El exagente de la KGB nació hace 69 años en el Óblast de Leningrado, la ciudad de los zares que Pedro el Grande fundó como San Petersburgo en 1703, que fue la capital del imperio ruso durante los siglos XVIII y XIX y que desde 1991 recuperó su nombre original luego de haber sido apodada Petrogrado primero y luego Leningrado. Al erigir su nueva ciudad en la bahía de Luga, el quinto monarca de los Romanov tuvo la intención de establecer un portón que comunicara a Rusia con Europa y así cumplir su doble sueño de occidentalizar el imperio y convertirlo en una potencia marítima, pues de poco le servía la salida al mar Blanco que permanece congelado dos tercios del año. El Báltico era dominado por los suecos y el mar Negro, con la apetecida Crimea, por el imperio otomano. Pedro falló en su intento por construir alianzas contra los turcos y acabó declarándole a Suecia una guerra que duró veintiún años y que la historia conoce como la Gran Guerra del Norte.

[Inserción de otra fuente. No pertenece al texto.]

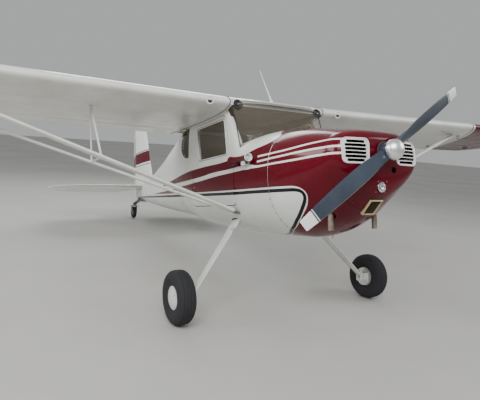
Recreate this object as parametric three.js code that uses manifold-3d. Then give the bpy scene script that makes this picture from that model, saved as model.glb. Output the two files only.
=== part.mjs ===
// Light aircraft: a two-seat, high-wing, strut-braced monoplane on two main wheels and a tail wheel.
// Millimetres. Pieces are drawn in level airframe axes, x forward, y to port and z up, measured from
// the main axle line. The last group turns the airframe nose up, as it parks, with z = 0 on the floor.
import * as THREE from 'three';
import Module from 'manifold-3d';
import { mergeVertices } from 'three/addons/utils/BufferGeometryUtils.js';

const wasm = await Module();
wasm.setup();

const rad = THREE.MathUtils.degToRad;
const vec = (x, y, z) => new THREE.Vector3(x, y, z);
const STARBOARD = -1;
const PORT = 1;

// Driving dimensions
const PARKED_PITCH = rad(10.96);
const SEAT_GAP = 0.3;
const MOVING_GAP = 6;
// How far the cutting prisms and blocks run past what they cut
const REACH = 200;

const WHEEL = { radius: 223, width: 150, track: 2110, rimRadius: 92, capRadius: 97, facets: 24 };
const TAIL_WHEEL = { x: -4626, radius: 100, width: 52, facets: 20, hubRadius: 44, axleRadius: 8 };
TAIL_WHEEL.z = (TAIL_WHEEL.radius - WHEEL.radius - TAIL_WHEEL.x * Math.sin(PARKED_PITCH))
  / Math.cos(PARKED_PITCH);

const WING = {
  rootY: 532, tipY: 5080, tipStartY: 4480, chord: 1474, leX: -13, leZ: 1670,
  dihedral: rad(1), incidence: rad(1.9), thickness: 0.12, camber: 0.02, camberAt: 0.4,
};
const FLAP = { from: 640, to: 2370, hingeAt: 0.765 };
const AILERON = { from: 2420, to: 4620, hingeAt: 0.765 };
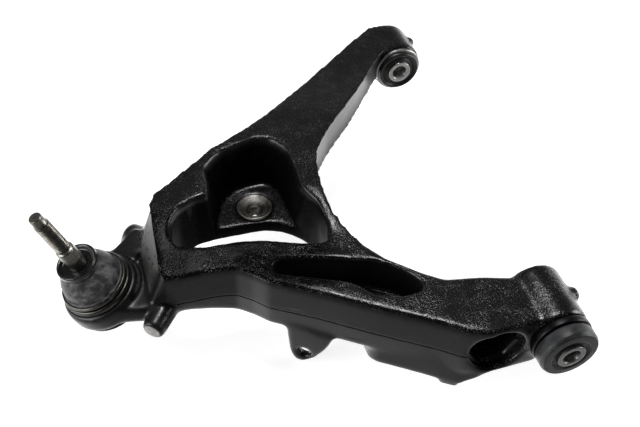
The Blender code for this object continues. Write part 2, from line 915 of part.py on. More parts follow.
def dust_boot():
    base = BALL_DROP
    outer = [
        (15.6, base + 32.0),
        (18.6, base + 32.0),
        (18.8, base + 31.3),
        (16.7, base + 31.2),
        (16.7, base + 29.2),
        (18.8, base + 29.0),
        (21.8, base + 27.0),
        (25.4, base + 23.0),
        (28.2, base + 18.0),
        (29.9, base + 12.4),
        (30.4, base + 7.6),
        (30.5, base + 0.3),
    ]
    inner = [
        (24.6, base + 0.3),
        (24.6, base + 2.2),
        (28.2, base + 3.0),
        (28.2, base + 11.6),
        (26.4, base + 17.2),
        (23.6, base + 21.8),
        (20.2, base + 25.4),
        (16.0, base + 27.8),
        (14.6, base + 29.0),
    ]
    return turned("dust_boot", outer + inner, BALL_PLACE, BOOT)


control_arm_casting()
shock_seat()
front_bushing()
rear_bushing()
ball_joint_fixed_pieces()
ball_joint_moving_pieces()
dust_boot()
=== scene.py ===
"""Looks for the lower front control arm: a soft-cornered black casting, turned bushing and ball joint
pieces with rolled edges, a threaded stud, a rubber boot in two halves, and studio light.
"""

from math import cos, pi, radians, sin

import bmesh
import bpy
import numpy as np
from mathutils import Euler, Matrix, Vector, noise


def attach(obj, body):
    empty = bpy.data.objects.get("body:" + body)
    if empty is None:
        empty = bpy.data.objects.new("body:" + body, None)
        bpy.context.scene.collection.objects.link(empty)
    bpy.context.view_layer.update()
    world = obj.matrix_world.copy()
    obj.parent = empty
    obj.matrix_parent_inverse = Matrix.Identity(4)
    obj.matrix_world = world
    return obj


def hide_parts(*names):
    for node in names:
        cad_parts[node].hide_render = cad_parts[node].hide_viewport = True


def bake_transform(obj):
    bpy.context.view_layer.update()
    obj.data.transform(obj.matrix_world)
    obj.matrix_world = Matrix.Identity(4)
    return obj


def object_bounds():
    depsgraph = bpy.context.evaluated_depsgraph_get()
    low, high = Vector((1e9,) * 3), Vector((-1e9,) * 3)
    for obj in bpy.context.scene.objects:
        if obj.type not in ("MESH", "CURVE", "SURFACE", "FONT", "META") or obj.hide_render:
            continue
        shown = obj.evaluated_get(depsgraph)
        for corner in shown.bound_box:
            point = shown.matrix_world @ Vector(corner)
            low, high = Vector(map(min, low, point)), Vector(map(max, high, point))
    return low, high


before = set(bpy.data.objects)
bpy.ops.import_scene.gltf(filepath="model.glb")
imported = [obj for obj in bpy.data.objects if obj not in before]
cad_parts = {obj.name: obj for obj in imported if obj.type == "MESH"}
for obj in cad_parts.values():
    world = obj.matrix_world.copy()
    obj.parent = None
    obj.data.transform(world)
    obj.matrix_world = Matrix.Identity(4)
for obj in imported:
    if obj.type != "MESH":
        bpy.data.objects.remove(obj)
cad_low, cad_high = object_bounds()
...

Esta pretensión imperial parece haber sobrevivido a los calendarios e inspirado (por lo menos de manera parcial) las recientes acciones del inquilino del Kremlin, que con el alevoso ataque que ordenó, alimenta su ya desbordada megalomanía. Mientras en el hemisferio sur estamos en Babia, los gobernantes de Suecia y Finlandia deben andar muy despiertos ante las amenazas del neo zar, que hace pocos días advirtió a estas dos naciones sobre las consecuencias militares que sufrirían en caso de unirse a la Otan. Si el presidente ruso tiene la misma sed expansionista de Pedro I, hasta San Petersburgo (la de la Florida) podría estar en riesgo.

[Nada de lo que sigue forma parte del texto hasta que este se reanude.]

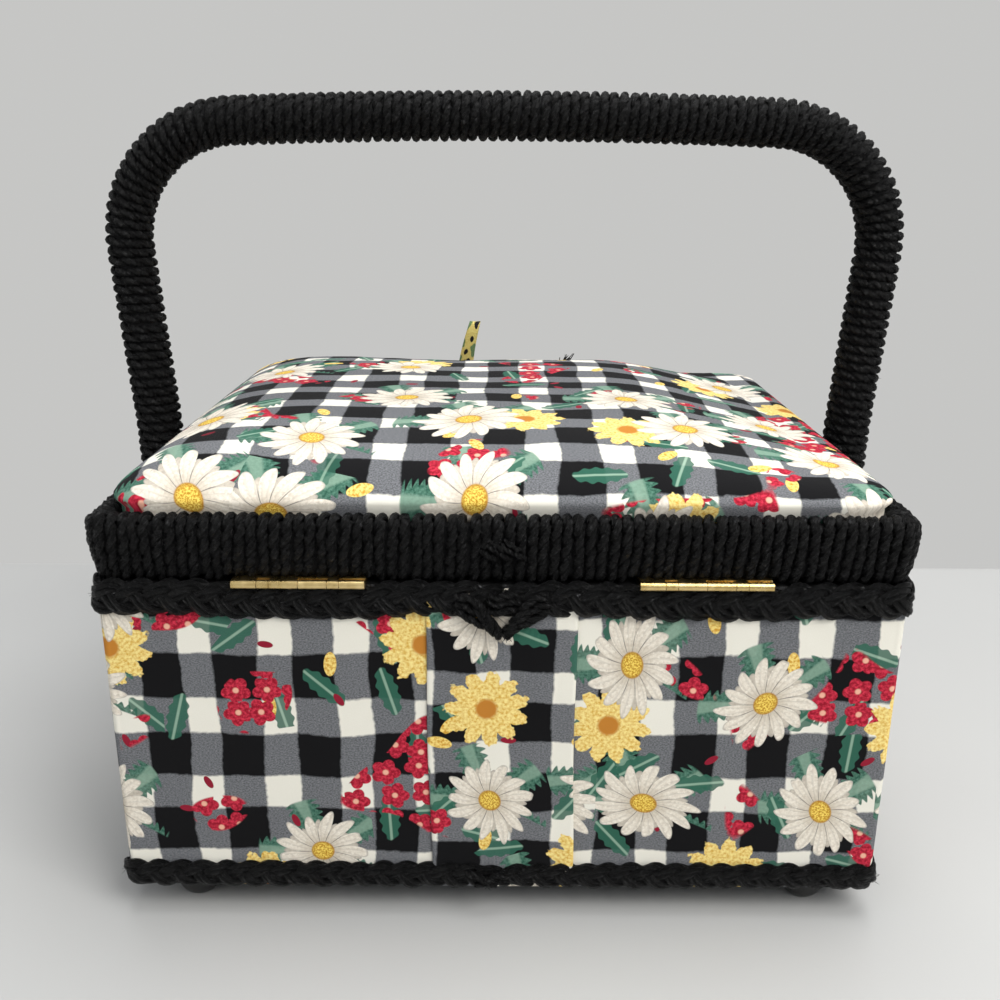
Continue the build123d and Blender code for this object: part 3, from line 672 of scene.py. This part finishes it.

Tal como sucede en la política global, pasa en los gobiernos y en las organizaciones de nuestro microcosmos: el ego obnubila, enceguece y ensordece a los dirigentes. Vemos a diario el desfile de precandidatos, semicandidatos y candidatos de todos los pelambres intentando sobresalir a como dé lugar mientras reemplazan las propuestas por insinuaciones mal confeccionadas, mentiras y agresiones. Tampoco son escasos los directivos empresariales que se rodean de áulicos, se engolosinan con su propia sabiduría y desconocen las señales del entorno pasando por alto que su misión consiste en crear valor, no en destruirlo.

Un buen líder aprecia las opiniones divergentes, crea consensos en torno a propósitos comunes; toma decisiones procurando el interés general, sabe leer las señales del entorno y atiende consejos para complementar sus opiniones, no para justificarlas. Frente a un mandamás que no demuestre estos comportamientos, conviene buscar alternativas o poner las barbas en remojo antes de que el zar de turno ordene afeitarlas o pagar un impuesto por llevarlas, como lo hizo Pedro el Grande con sus boyardos.